WRITTEN TASK ▸ Each line from the one containing "obj.parent = empty" through the one containing "five sepals and" must be echoed exactly, endpoints included, and every other line omitted.

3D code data
++++++++++

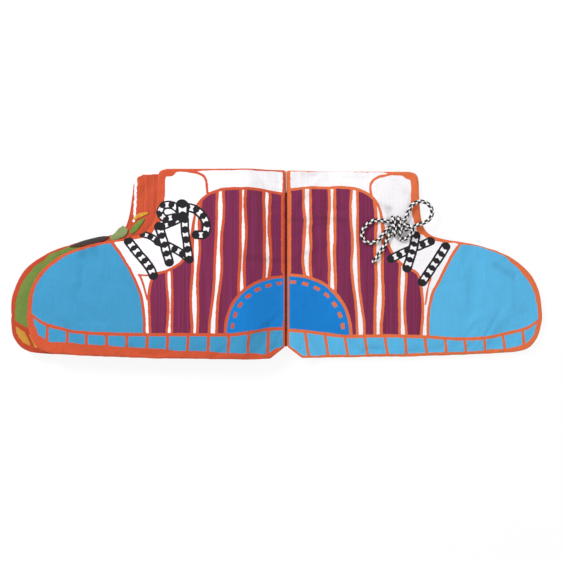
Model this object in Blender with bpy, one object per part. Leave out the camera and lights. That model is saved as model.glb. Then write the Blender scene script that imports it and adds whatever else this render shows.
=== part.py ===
"""Soft cloth book cut in the shape of a high-top shoe, lying open on a table.

Four padded leaves hinge on one sewn fold. Three lie stacked on the left (front cover, a longer
shoe, the left page) and one on the right (the back cover, whose inner face is the right page).
A real round lace is tied in a bow on the right page. Metres, +Z up, +X towards the toe of the
right page, +Y towards the shoe's collar. The origin is under the middle of the whole book.
"""

import math

import bmesh
import bpy
from mathutils import Vector

MM = 0.001

# Driving sizes of the shoe-shaped leaves
PAGE_REACH = 242 * MM           # from the fold to the tip of the toe
LONG_REACH = 256.6 * MM         # the same on the longer shoe of the second leaf
TOP_DRAWN_IN = 3.5 * MM         # reach that the left page loses while it climbs from the fold
PAGE_HEIGHT = 176 * MM          # from the sole to the collar
LONG_HEIGHT = 172 * MM
LEAF_HALF = 4.5 * MM            # half the thickness of a filled leaf
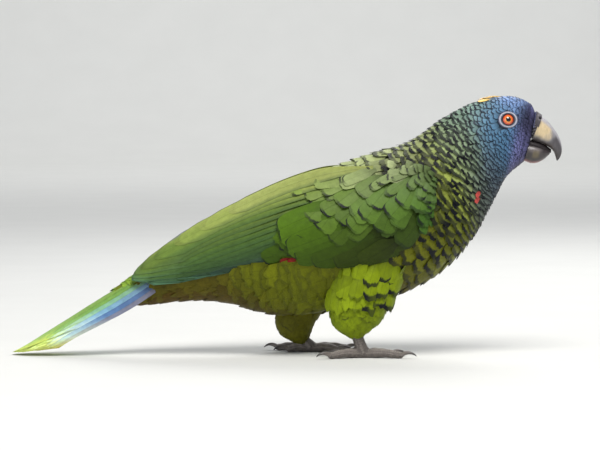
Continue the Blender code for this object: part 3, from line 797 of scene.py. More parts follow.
def thigh_vanes(side):
    """The feathers of one thigh, which lie downwards and shorten towards the foot."""
    surface = THIGH_FACE[side]
    turns = np.linspace(0, 2 * math.pi, 121)
    found = []
    row, odd = THIGH_TOP, 0
    while row < THIGH_END:
        space = 6.4 - 0.95 * max(row - 1.2, 0)
        ring = surface.point(np.full(len(turns), row), turns)
        turn, width = ring_of_roots(ring, turns, space * 1.25, odd, 0.2)
        rows = row + 0.08 * rng.standard_normal(len(turn))
        found.append(np.stack([rows, turn, np.full(len(turn), space), np.full(len(turn), width)]))
        slope = np.linalg.norm(surface.slopes(np.array([row]), np.array([1.5]))[0])
        row, odd = row + 0.8 * space / slope, odd + 1
    row, turn, space, width = np.concatenate(found, 1)
    way = surface.slopes(row, turn)[0] + points(-5.0, 0, 0)
    barred = np.where((rng.random(len(row)) < 0.2) & (row < 2.6), 0.6, 0.10)
    patch = np.stack([MAP_EDGE + MAP_SPAN * row / (len(THIGHS[side]) - 1),
                      MAP_EDGE + 0.90 * turn / (2 * math.pi)], 1)
    length = space * (2.8 + 0.3 * rng.standard_normal(len(row)))
    return vanes(surface, row, turn, way, length, width * 0.66, 0.6 + 0.2 * space, thigh_tint_and_shade(side, row),
                 (barred, np.full(len(row), 0.10)), patch, crown=0.3, roll=0.25, curl=0.1, jag=0.045,
                 stray=0.14, tip_only=0.7, fluff=0.35, **BROAD)


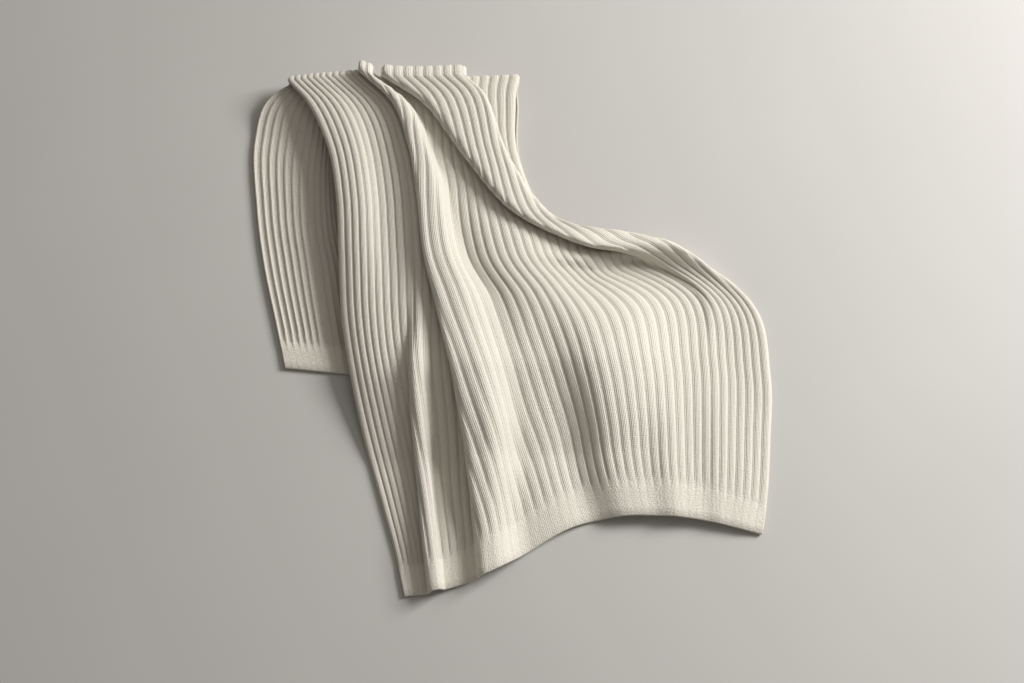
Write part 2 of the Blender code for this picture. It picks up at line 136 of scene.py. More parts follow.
# Soft crests and troughs: rib at the near hem, rib at the far turn, half width in ribs, steepest angle
# in degrees (negative for a trough), and the shares of the length where it starts, is full and ends.
CRESTS = [
    (23.0, 24.4, 2.6, 18, -0.5, 0.0, 0.55),
    (32.7, 34.6, 3.2, 38, -0.5, 0.2, 0.66),
    (39.5, 41.5, 2.6, 30, -0.5, 0.0, 0.50),
    (45.2, 44.7, 2.0, 20, -0.5, 0.0, 0.40),
    (6.2, 6.9, 1.8, -22, 0.60, 0.82, 1.05),
    (3.4, 2.6, 1.8, 12, 0.15, 0.60, 1.10),
    (29.5, 28.2, 2.6, 16, 0.40, 0.68, 0.90),
]
CREST_LEAN = 1.5
# Ribs over which the cloth comes down again after the first and the long lip, and the fit of the row.
FIRST_DROP = 2.6
LONG_DROP = 4.0
DROP_START = 1.2
DROP_CENTRE = 0.9
DROP_SHAPE = 0.6
STEEPEST = 1.5
ROLL_OVER = 60
GATHER_OVER = 0.8
FIT_LEAST = 0.7
FIT_MOST = 1.4
# Right edge strip: its least width, the width from which it runs its own way, and ribs past the edge.
STRIP_LEAST = 0.02
STRIP_FULL = 0.04
PAST_EDGE = 0.7
TINY = 0.001
# Rows of the mesh, closer together at the long lip, its steps in a rib, and where the plain bands end.
UPPER_COUNT = 106
SHARE_STEPS = 400
LIP_PACKED = 2.4
LIP_SHARE = 0.66
LIP_REACH = 0.18
RIDGE_COUNT = 10
UNDER_COUNT = 42
FINE_STEPS = 12
RIB_STEPS = 6
FIT_TURNS = 12
DROP_TURNS = 14
PLAIN_SHARE = 0.055
UNDER_PLAIN_SHARE = 0.91
BAND_BLEND = 0.006


def ease(x):
    """Smooth step from 0 to 1."""
    x = np.clip(x, 0.0, 1.0)
    return x * x * (3 - 2 * x)


def through(values, knots, at):
    """Smooth curve through the values at the knots, carried on straight past both ends."""
    values = np.asarray(values, float)
    knots = np.asarray(knots, float)
    flat = values.reshape(len(knots), -1)
    steps = np.diff(knots)[:, None]
    slopes = np.diff(flat, axis=0) / steps
    inner = (slopes[:-1] * steps[1:] + slopes[1:] * steps[:-1]) / (steps[1:] + steps[:-1])
    tangents = np.vstack([slopes[:1], inner, slopes[-1:]])
    at = np.atleast_1d(np.asarray(at, float))
    cell = np.clip(np.searchsorted(knots, at, side="right") - 1, 0, len(knots) - 2)
    width = steps[cell]
    x = (at - knots[cell])[:, None] / width
    past = np.where(x < 0, x, np.where(x > 1, x - 1, 0.0))
    x = np.clip(x, 0, 1)
    first, last = flat[cell], flat[cell + 1]
    leave, arrive = tangents[cell] * width, tangents[cell + 1] * width
    curve = (first * (2 * x**3 - 3 * x**2 + 1) + leave * (x**3 - 2 * x**2 + x)
             + last * (3 * x**2 - 2 * x**3) + arrive * (x**3 - x**2))
    curve = curve + past * np.where(past < 0, leave, arrive)
    return curve.reshape((len(at),) + values.shape[1:])


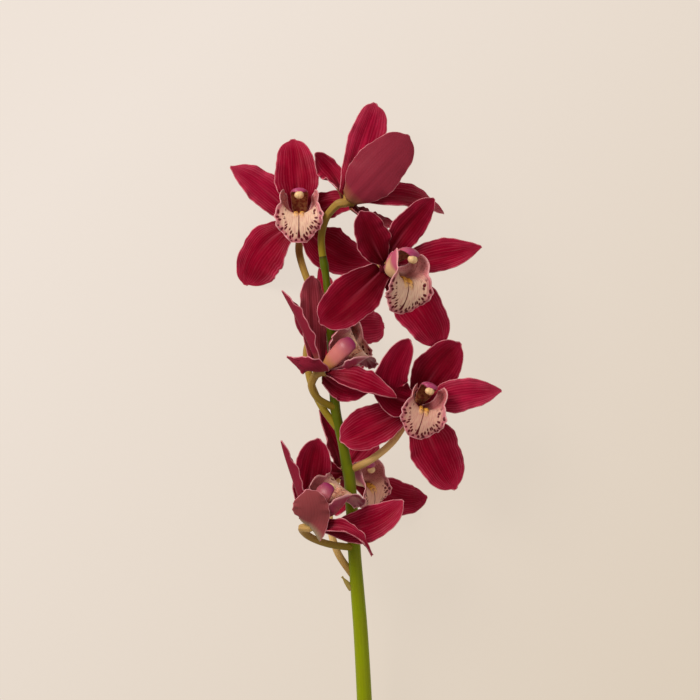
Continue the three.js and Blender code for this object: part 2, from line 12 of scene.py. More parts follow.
import bpy
import numpy as np
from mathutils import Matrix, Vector


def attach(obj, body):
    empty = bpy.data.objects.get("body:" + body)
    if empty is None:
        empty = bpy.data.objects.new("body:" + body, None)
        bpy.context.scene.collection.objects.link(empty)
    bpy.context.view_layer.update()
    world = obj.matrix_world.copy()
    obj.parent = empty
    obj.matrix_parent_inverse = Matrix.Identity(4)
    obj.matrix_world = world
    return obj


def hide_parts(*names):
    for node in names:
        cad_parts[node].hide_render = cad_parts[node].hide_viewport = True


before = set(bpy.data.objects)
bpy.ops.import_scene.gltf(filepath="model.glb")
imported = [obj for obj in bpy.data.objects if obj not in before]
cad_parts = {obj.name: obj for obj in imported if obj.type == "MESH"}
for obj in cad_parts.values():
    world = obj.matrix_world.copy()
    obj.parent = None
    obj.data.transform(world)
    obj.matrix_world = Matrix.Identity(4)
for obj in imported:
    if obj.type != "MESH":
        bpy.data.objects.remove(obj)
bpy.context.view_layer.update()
LOG = logging.getLogger("cymbidium")

Point = tuple[float, float, float]
Grid = np.ndarray
Surface = Callable[[Grid, Grid], Grid]
Radius = Callable[[Grid, Grid, Grid], Grid]
Shell = tuple[Grid, list[Grid], Grid]  # points, faces and marks

MM = 0.001  # one millimetre in metres
PART_ORIGIN = np.array([8.036, -87.018, 0.0])  # where it lies in the measures below, mm
SMALL_STEP = 1e-3  # for slopes
EDGE_STEP = 0.25  # mm between the places of an edge that points are measured to
EVEN = 0.62  # how much nearer to each other the columns of a sheet are at its edges (0 is even)
FLAT_SPOT_SHARE = 0.9  # share of a sheet's thickness that is left where it rests on the table
CALLUS_GAP = 1.7  # mm from the middle of a lip to each callus ridge
RIPPLE_TURN = 2.4  # radians that one piece's ripples are ahead of the last one's
COLOUR = {"data_type": "RGBA"}  # mixes colours
TIMES = {"operation": "MULTIPLY"}
SOFT = {"interpolation_type": "SMOOTHSTEP"}  # eases both ends of a range


class Place(Enum):
    """The five sepals and petals of a bloom, by where they stand round the column."""

    DORSAL_SEPAL = "dorsal_sepal"
    LEFT_PETAL = "left_petal"
    RIGHT_PETAL = "right_petal"
    LEFT_SEPAL = "left_sepal"
    RIGHT_SEPAL = "right_sepal"

    @property
    def is_petal(self) -> bool:
        """Whether it belongs to the inner ring."""
        return self.value.endswith("petal")


class Slot(Enum):
    """The kinds of piece, whose values also end the names of the lips' and columns' solids."""

    TEPAL = "tepal"
    LIP = "lip"
    COLUMN = "column"
    STEM = "stem"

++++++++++

OUTPUT FOR THIS TASK ▸
    obj.parent = empty
    obj.matrix_parent_inverse = Matrix.Identity(4)
    obj.matrix_world = world
    return obj


def hide_parts(*names):
    for node in names:
        cad_parts[node].hide_render = cad_parts[node].hide_viewport = True


before = set(bpy.data.objects)
bpy.ops.import_scene.gltf(filepath="model.glb")
imported = [obj for obj in bpy.data.objects if obj not in before]
cad_parts = {obj.name: obj for obj in imported if obj.type == "MESH"}
for obj in cad_parts.values():
    world = obj.matrix_world.copy()
    obj.parent = None
    obj.data.transform(world)
    obj.matrix_world = Matrix.Identity(4)
for obj in imported:
    if obj.type != "MESH":
        bpy.data.objects.remove(obj)
bpy.context.view_layer.update()
LOG = logging.getLogger("cymbidium")

Point = tuple[float, float, float]
Grid = np.ndarray
Surface = Callable[[Grid, Grid], Grid]
Radius = Callable[[Grid, Grid, Grid], Grid]
Shell = tuple[Grid, list[Grid], Grid]  # points, faces and marks

MM = 0.001  # one millimetre in metres
PART_ORIGIN = np.array([8.036, -87.018, 0.0])  # where it lies in the measures below, mm
SMALL_STEP = 1e-3  # for slopes
EDGE_STEP = 0.25  # mm between the places of an edge that points are measured to
EVEN = 0.62  # how much nearer to each other the columns of a sheet are at its edges (0 is even)
FLAT_SPOT_SHARE = 0.9  # share of a sheet's thickness that is left where it rests on the table
CALLUS_GAP = 1.7  # mm from the middle of a lip to each callus ridge
RIPPLE_TURN = 2.4  # radians that one piece's ripples are ahead of the last one's
COLOUR = {"data_type": "RGBA"}  # mixes colours
TIMES = {"operation": "MULTIPLY"}
SOFT = {"interpolation_type": "SMOOTHSTEP"}  # eases both ends of a range


class Place(Enum):
    """The five sepals and petals of a bloom, by where they stand round the column."""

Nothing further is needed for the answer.